((

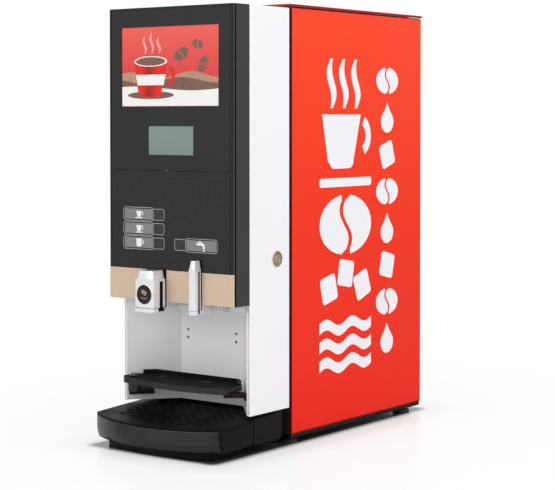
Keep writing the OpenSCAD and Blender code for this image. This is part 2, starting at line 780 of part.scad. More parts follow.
module whipper() place() color("dimgray") {
  y0 = mixer_y - 4;
  rod_y(choc_x, whipper_z, whip_shaft_r, y0, bracket_y + 22);
  rod_y(choc_x, whipper_z, 7, y0 - 2, y0 + 12);
  rod_y(choc_x, whipper_z, whipper_r, y0 + 9, y0 + 12);
  for (i = [0:5]) translate([choc_x, 0, whipper_z]) rotate([0, i * 60, 0])
    block([5, y0, -1], [whipper_r - 1, y0 + 10, 1]);
}

module whipper_motor() place() color("darkslategray") difference() {
  y = bracket_y + sheet_t;
  union() {
    rod_y(choc_x, whipper_z, 13, y, y + 4);
    rod_y(choc_x, whipper_z, 24, y + 3, y + 56);
    rod_y(choc_x, whipper_z, 19, y + 55, y + 60);
  }
  rod_y(choc_x, whipper_z, whip_shaft_r + fit, y - 1, y + 22);
  for (i = [0:7]) translate([choc_x, 0, whipper_z]) rotate([0, i * 45, 0])
    block([22, y + 12, -3], [26, y + 46, 3]);
}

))

Stated exercise:
Copy the material above verbatim.

Result:
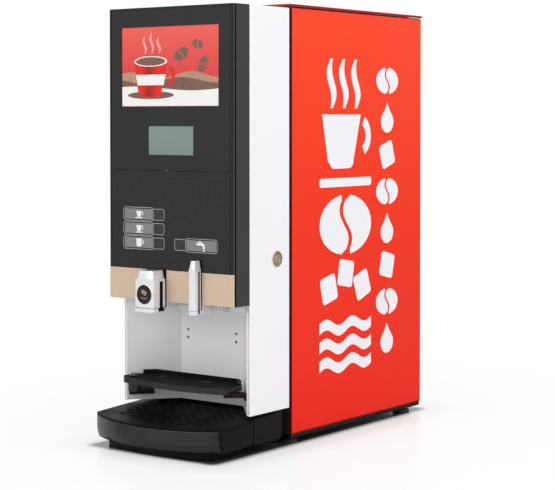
Keep writing the OpenSCAD and Blender code for this image. This is part 2, starting at line 780 of part.scad. More parts follow.
module whipper() place() color("dimgray") {
  y0 = mixer_y - 4;
  rod_y(choc_x, whipper_z, whip_shaft_r, y0, bracket_y + 22);
  rod_y(choc_x, whipper_z, 7, y0 - 2, y0 + 12);
  rod_y(choc_x, whipper_z, whipper_r, y0 + 9, y0 + 12);
  for (i = [0:5]) translate([choc_x, 0, whipper_z]) rotate([0, i * 60, 0])
    block([5, y0, -1], [whipper_r - 1, y0 + 10, 1]);
}

module whipper_motor() place() color("darkslategray") difference() {
  y = bracket_y + sheet_t;
  union() {
    rod_y(choc_x, whipper_z, 13, y, y + 4);
    rod_y(choc_x, whipper_z, 24, y + 3, y + 56);
    rod_y(choc_x, whipper_z, 19, y + 55, y + 60);
  }
  rod_y(choc_x, whipper_z, whip_shaft_r + fit, y - 1, y + 22);
  for (i = [0:7]) translate([choc_x, 0, whipper_z]) rotate([0, i * 45, 0])
    block([22, y + 12, -3], [26, y + 46, 3]);
}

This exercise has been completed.